_Task instructions_
Restrict the output to the lines below starting at the one that contains "# Arms and bend, with" and ending at the one that contains "for node in", and restate them word for word, both ends included.

_Dataset extract_
★ ★ ★ ★ ★

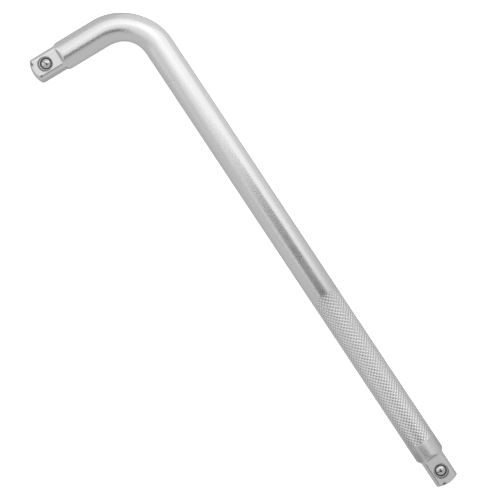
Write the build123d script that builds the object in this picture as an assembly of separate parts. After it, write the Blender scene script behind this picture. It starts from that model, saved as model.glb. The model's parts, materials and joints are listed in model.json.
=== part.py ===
from build123d import *
from math import cos, pi, radians, sin, sqrt, tan
import os

os.makedirs("parts", exist_ok=True)

# L-handle for sockets: one round bar bent into a long and a short arm, with a raised
# cross-knurled grip and a square drive on each end. A sprung steel ball in each drive
# holds the socket. Lengths are in millimetres and angles in degrees.
# The tool lies flat with the balls facing up (+Z), the long arm along X with its drive
# towards -X, and the short arm towards +Y. The origin is under the middle of its box.

# Bar and bend
bar_diameter = 15.9
long_arm_length = 300.0  # from the crossing of the two arms' axes to the tip
short_arm_length = 63.9  # from the same crossing to the other tip
bend_turn = 87.6  # the arms stand a little wider than square
bend_radius = 23.2  # of the bar's centre line
bend_flattening = 0.88  # how much narrower the section is in mid-bend, in the bend's plane

# Knurled grip, a band that stands proud of the bar
grip_length = 92.5
grip_setback = 26.0  # from the long arm's tip to the near end of the grip
grip_rise = 0.1
grip_lead_in = 0.6  # length of the small cone at each end

# Square drives, the same on both arms
drive_across_flats = 12.7
drive_corner_diameter = 15.5  # the corners are turned round before the flats are cut
drive_length = 16.8  # from the tip to the foot of the shoulder
shoulder_length = 1.7
shoulder_foot_radius = 0.6
tip_crown_radius = 13.4
tip_chamfer = 1.0

# Detent pocket, drilled down from the upper flat
detent_setback = 9.0  # from the tip to the ball's centre
pocket_depth = 9.4  # to the end of the straight wall
drill_point_angle = 118.0
lip_depth = 0.35  # the staked lip lies this far under the flat
lip_rim_diameter = 6.5  # where the slope above the lip meets the flat
stake_ring_inner_diameter = 6.7
stake_ring_outer_diameter = 7.8
stake_ring_depth = 0.2

# Detent ball and its spring
ball_diameter = 6.35
ball_rise = 1.33  # above the flat, and so the ball's travel
ball_clearance = 0.04
spring_wire_diameter = 0.6
spring_mean_diameter = 4.0
spring_turns = 4.5
spring_end_clearance = 0.05

# Cutters run past what they cut by this much
overrun = 2.0

# Derived sizes
bar_radius = bar_diameter / 2
corner_radius = drive_corner_diameter / 2
flat_height = drive_across_flats / 2
ball_radius = ball_diameter / 2
bend_tangent = bend_radius * tan(radians(bend_turn / 2))
pocket_radius = ball_radius + ball_clearance
ball_height = flat_height + ball_rise - ball_radius
lip_radius = sqrt(pocket_radius**2 - (flat_height - lip_depth - ball_height) ** 2)
drill_point_slope = 1 / tan(radians(drill_point_angle / 2))


def crown_setback(radius):
    """How far behind the tip its domed end lies at this distance from the axis."""
    return tip_crown_radius - sqrt(tip_crown_radius**2 - radius**2)


def turned_arm(arm_length, collar):
    """A round arm about +X with its tip at the origin. The collar points come after the shoulder."""
    crown_edge = corner_radius - tip_chamfer
    crown_middle = crown_edge / 2
    crown = ThreePointArc(
        (0, 0),
        (crown_setback(crown_middle), crown_middle),
        (crown_setback(crown_edge), crown_edge),
    )
    arm_end = arm_length - bend_tangent
    outline = Polyline(
        (crown_setback(crown_edge), crown_edge),
        (crown_setback(crown_edge) + tip_chamfer, corner_radius),
        (drive_length, corner_radius),
        (drive_length + shoulder_length, bar_radius),
        *collar,
        (arm_end, bar_radius),
        (arm_end, 0),
        (0, 0),
    )
    return revolve(make_face(crown + outline), Axis.X)


def grip_collar():
    """The grip's outline on the long arm, from its near end to its far end."""
    near = grip_setback
    far = grip_setback + grip_length
    crest_radius = bar_radius + grip_rise
    return [
        (near, bar_radius),
        (near + grip_lead_in, crest_radius),
        (far - grip_lead_in, crest_radius),
        (far, bar_radius),
    ]


def flat_cutter():
    """What is milled away above the upper flat, with the sloping shoulder at its end."""
    slope = (bar_radius - flat_height) / shoulder_length
    top = bar_radius + overrun
    outline = Polyline(
        (-overrun, flat_height),
        (drive_length, flat_height),
        (drive_length + (top - flat_height) / slope, top),
        (-overrun, top),
        close=True,
    )
    foot = make_face(outline).vertices().sort_by_distance((drive_length, flat_height))[0]
    section = fillet(foot, shoulder_foot_radius)
    return extrude(Plane.XZ * section, top, both=True)


def pocket_cutter():
    """The drilled pocket with its domed seat, the slope above the lip and the staked ring."""
    ball_centre = Pos(0, 0, ball_height)
    drill_end = flat_height - pocket_depth
    seat = ball_centre * Sphere(pocket_radius)
    bore = revolve(
        Plane.XZ
        * make_face(
            Polyline(
                (0, ball_height),
                (pocket_radius, ball_height),
                (pocket_radius, drill_end),
                (0, drill_end - pocket_radius * drill_point_slope),
                close=True,
            )
        ),
        Axis.Z,
    )
    lip_height = flat_height - lip_depth
    lip_slope = (lip_rim_diameter / 2 - lip_radius) / lip_depth
    mouth = revolve(
        Plane.XZ
        * make_face(
            Polyline(
                (0, lip_height),
                (lip_radius, lip_height),
                (lip_rim_diameter / 2 + overrun * lip_slope, flat_height + overrun),
                (0, flat_height + overrun),
                close=True,
            )
        ),
        Axis.Z,
    )
    ring_inner = stake_ring_inner_diameter / 2
    ring_outer = stake_ring_outer_diameter / 2
    ring = revolve(
        Plane.XZ
        * make_face(
            Polyline(
                (ring_inner, flat_height),
                ((ring_inner + ring_outer) / 2, flat_height - stake_ring_depth),
                (ring_outer, flat_height),
                close=True,
            )
        ),
        Axis.Z,
    )
    return Pos(detent_setback, 0, 0) * (seat + bore + mouth + ring)


def cut_drive(arm):
    """Mill the four flats into an arm's turned end, then drill and stake the pocket."""
    cutter = flat_cutter()
    for side in range(4):
        arm -= Rot(90 * side, 0, 0) * cutter
    return arm - pocket_cutter()


def bend_section(path, share):
    """The bar's section at a share of the bend. Its flattening follows a squared sine."""
    outwards = -(path % share).rotate(Axis.Z, 90)
    plane = Plane(origin=path @ share, x_dir=outwards, z_dir=path % share)
    narrowing = bend_flattening / 2 * sin(pi * share) ** 2
    return plane * (Ellipse(bar_radius - narrowing, bar_radius) if 0 < share < 1 else Circle(bar_radius))


def bend():
    """The bent length between the arms, narrower in its own plane towards mid-bend."""
    path = CenterArc((-bend_tangent, bend_radius), bend_radius, -90, bend_turn)
    quarters = 4
    sections = [bend_section(path, step / quarters) for step in range(quarters + 1)]
    return sweep(sections, path=path, multisection=True)


def steel_ball():
    """The detent ball at rest under its lip."""
    return Pos(detent_setback, 0, ball_height) * Sphere(ball_radius)


def spring_path():
    """The spring's centre line: a helix whose every quarter turn is two tangent arcs."""
    radius = spring_mean_diameter / 2
    wire_radius = spring_wire_diameter / 2
    # The top turn lies in a ring under the ball, and the bottom one on the drill point's cone
    ring_drop = sqrt((ball_radius + wire_radius + spring_end_clearance) ** 2 - radius**2)
    top = ball_height - ring_drop
    cone = flat_height - pocket_depth - (pocket_radius - radius) * drill_point_slope
    seat_gap = (wire_radius + spring_end_clearance) / sin(radians(drill_point_angle / 2))
    bottom = cone + seat_gap
    climb = (top - bottom) / (spring_turns * 2 * pi)

    def point(turn):
        return Vector(radius * cos(turn), radius * sin(turn), bottom + climb * turn)

    def tangent(turn):
        return Vector(-radius * sin(turn), radius * cos(turn), climb).normalized()

    arcs = []
    quarters = round(spring_turns * 4)
    for quarter in range(quarters):
        start = quarter * pi / 2
        end = start + pi / 2
        chord = point(end) - point(start)
        both = tangent(start) + tangent(end)
        spread = 2 - 2 * tangent(start).dot(tangent(end))
        lean = chord.dot(both)
        reach = (-lean + sqrt(lean**2 + spread * chord.dot(chord))) / spread
        meeting = (point(start) + tangent(start) * reach + point(end) - tangent(end) * reach) / 2
        arcs.append(TangentArc(point(start), meeting, tangent=tangent(start)))
        arcs.append(TangentArc(meeting, point(end), tangent=arcs[-1] % 1))
    return Wire(arcs)


def least_gap(path):
    """The smallest clear distance between turns, measured on points along the wire."""
    points_per_turn = 24
    count = round(spring_turns * points_per_turn)
    points = [path @ (step / count) for step in range(count + 1)]
    spans = [
        (points[far] - points[near]).length
        for near in range(count + 1)
        for far in range(near + points_per_turn // 2, count + 1)
    ]
    return min(spans) - spring_wire_diameter


def detent_spring():
    """The compression spring between the ball and the pocket's end."""
    path = spring_path()
    section = Plane(origin=path @ 0, z_dir=path % 0) * Circle(spring_wire_diameter / 2)
    print("least gap between the spring's turns, mm:", round(least_gap(path), 3))
    return Pos(detent_setback, 0, 0) * sweep(section, path=path)


# Arms and bend, with the crossing of the arms' axes at the working origin
place_long = Pos(-long_arm_length, 0, 0)
place_short = Rot(0, 0, bend_turn + 180) * Pos(-short_arm_length, 0, 0)
long_arm = place_long * cut_drive(turned_arm(long_arm_length, grip_collar()))
short_arm = place_short * cut_drive(turned_arm(short_arm_length, []))
bar = long_arm + bend() + short_arm

# The origin goes to the middle of the box's floor
box = bar.bounding_box()
to_origin = Pos(-box.center().X, -box.center().Y, -box.min.Z)

nodes = {
    "bent_bar": bar,
    "short_arm_detent_ball": place_short * steel_ball(),
    "short_arm_detent_spring": place_short * detent_spring(),
    "long_arm_detent_ball": place_long * steel_ball(),
    "long_arm_detent_spring": place_long * detent_spring(),
}
for name, shape in nodes.items():
    export_step(to_origin * shape, f"parts/{name}.step")
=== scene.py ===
"""L-handle socket wrench: a bent chromed bar with a knurled grip, two square drives and their
sprung balls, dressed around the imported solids. Lengths are in metres, +Z is up."""
import json
from math import atan, cos, pi, radians, sin, sqrt, tan
from typing import NamedTuple

import bpy
import numpy as np
from bpy.props import FloatProperty, FloatVectorProperty, IntProperty, PointerProperty
from bpy.types import Operator, Panel, PropertyGroup
from mathutils import Matrix, Vector


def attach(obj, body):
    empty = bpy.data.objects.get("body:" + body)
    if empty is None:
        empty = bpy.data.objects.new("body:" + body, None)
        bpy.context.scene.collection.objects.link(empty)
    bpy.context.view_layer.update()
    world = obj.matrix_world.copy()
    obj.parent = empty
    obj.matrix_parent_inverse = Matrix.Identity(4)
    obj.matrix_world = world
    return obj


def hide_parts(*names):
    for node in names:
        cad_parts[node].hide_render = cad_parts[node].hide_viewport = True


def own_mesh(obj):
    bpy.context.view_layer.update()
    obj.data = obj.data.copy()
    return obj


bl_info = {
    "name": "L-handle socket wrench",
    "version": (1, 0, 0),
    "blender": (4, 5, 0),
    "location": "3D View > Sidebar > Wrench",
    "description": "Builds a bent socket handle with a knurled grip and two sprung square drives",
    "category": "Add Mesh",
}

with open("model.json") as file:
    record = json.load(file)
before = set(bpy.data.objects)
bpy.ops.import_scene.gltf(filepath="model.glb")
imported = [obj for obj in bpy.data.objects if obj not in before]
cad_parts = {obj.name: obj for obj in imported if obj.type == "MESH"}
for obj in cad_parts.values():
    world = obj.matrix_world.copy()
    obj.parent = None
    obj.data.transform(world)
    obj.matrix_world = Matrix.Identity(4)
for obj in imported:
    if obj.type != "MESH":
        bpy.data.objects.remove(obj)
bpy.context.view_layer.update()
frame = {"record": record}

MM = 0.001
UP = np.array([0.0, 0.0, 1.0])
MOUNTS = {mount["name"]: mount for mount in frame["record"]["mounts"]}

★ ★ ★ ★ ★

_The completed task_
# Arms and bend, with the crossing of the arms' axes at the working origin
place_long = Pos(-long_arm_length, 0, 0)
place_short = Rot(0, 0, bend_turn + 180) * Pos(-short_arm_length, 0, 0)
long_arm = place_long * cut_drive(turned_arm(long_arm_length, grip_collar()))
short_arm = place_short * cut_drive(turned_arm(short_arm_length, []))
bar = long_arm + bend() + short_arm

# The origin goes to the middle of the box's floor
box = bar.bounding_box()
to_origin = Pos(-box.center().X, -box.center().Y, -box.min.Z)

nodes = {
    "bent_bar": bar,
    "short_arm_detent_ball": place_short * steel_ball(),
    "short_arm_detent_spring": place_short * detent_spring(),
    "long_arm_detent_ball": place_long * steel_ball(),
    "long_arm_detent_spring": place_long * detent_spring(),
}
for name, shape in nodes.items():
    export_step(to_origin * shape, f"parts/{name}.step")
=== scene.py ===
"""L-handle socket wrench: a bent chromed bar with a knurled grip, two square drives and their
sprung balls, dressed around the imported solids. Lengths are in metres, +Z is up."""
import json
from math import atan, cos, pi, radians, sin, sqrt, tan
from typing import NamedTuple

import bpy
import numpy as np
from bpy.props import FloatProperty, FloatVectorProperty, IntProperty, PointerProperty
from bpy.types import Operator, Panel, PropertyGroup
from mathutils import Matrix, Vector


def attach(obj, body):
    empty = bpy.data.objects.get("body:" + body)
    if empty is None:
        empty = bpy.data.objects.new("body:" + body, None)
        bpy.context.scene.collection.objects.link(empty)
    bpy.context.view_layer.update()
    world = obj.matrix_world.copy()
    obj.parent = empty
    obj.matrix_parent_inverse = Matrix.Identity(4)
    obj.matrix_world = world
    return obj


def hide_parts(*names):
    for node in names:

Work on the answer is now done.